Let $x^1,\dotsc,x^n$ be vectors in $\mathbb{R}^n$ such that no $x^i$ can be written as a convex combination of the other vectors. I'm trying to show that there exists a unique hyperplane that passes through these points.
As it is well known that there exists a unique hyperplane through $n$ affinely independent points in $\mathbb{R}^n$, my approach was to show that the set of vectors is affinely independent. At first sight, this seemed trivial, but I was unable to do the formal proof.
This is correct for $n\leq 3$ but wrong for $n\geq 4$
$n=2$ is trivial. For $n=3$ you only have to consider two cases: The three points lie on a line or they do not lie one one line. In the first case, it is clear that one of them is the convex combination of the other two, and that the hyperplane is not unique. In the second case, it is also quite clear that none of the points is a convex combination of the other two, and that there is a unique hyperplane.

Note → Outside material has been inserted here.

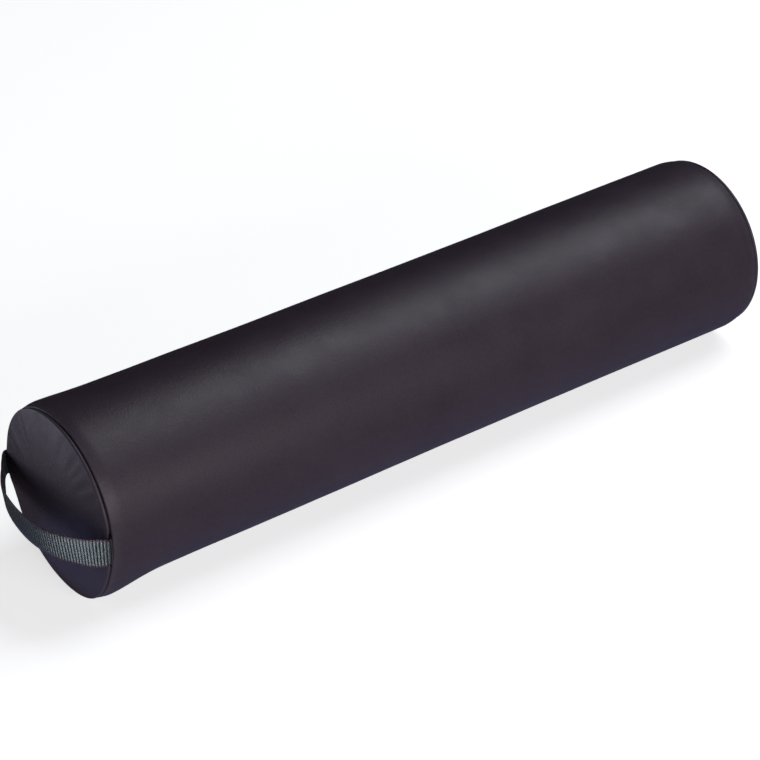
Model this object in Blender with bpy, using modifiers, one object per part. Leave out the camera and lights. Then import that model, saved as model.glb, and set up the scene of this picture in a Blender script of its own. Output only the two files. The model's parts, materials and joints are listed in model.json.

For $n=4$, a counterexample can easily be given. Take any four vectors with $x_1+x_2 = x_3+x_4$, and each three of them are linearly independent. The four points form a 2D rhomboid in 4D space. For example $$ x_1 = e_1\;,\;\; x_2 = e_2\;,\;\; x_3 = e_3\;,\;\; x_4 = e_1+e_2-e_3 $$ This approach can easily be extended to higher dimensions.
The deeper reason behind this is the following: Affine independence of $x_1,\ldots,x_n$ means that $$ \sum_{i=1}^{n} \alpha_i x_i = 0\;,\;\;\sum_{i=1}^{n} \alpha_i = 0 $$ has only one solution, which is $\alpha_i = \ldots = \alpha_n = 0$. If there is no affine independence and $n\leq 3,$ then one of the $\alpha_i$ of the non-trivial solution will have a different sign than the other ones, which allows us to construct the corresponding $x_i$ as a convex combinations of the other $x_j$. So affine dependence implies convex combination, from which we conclude "absence of convex combinations implies affine independence." using proof by contradiction.
If there is no affine independence and $n\geq 4,$ then it can happen that there is more than one positive $\alpha_i$ as well as more than one negative $\alpha_i$ in each non-trivial solution, which makes it impossible to construct one of the $x_i$ as a convex combination of the other $x_j$.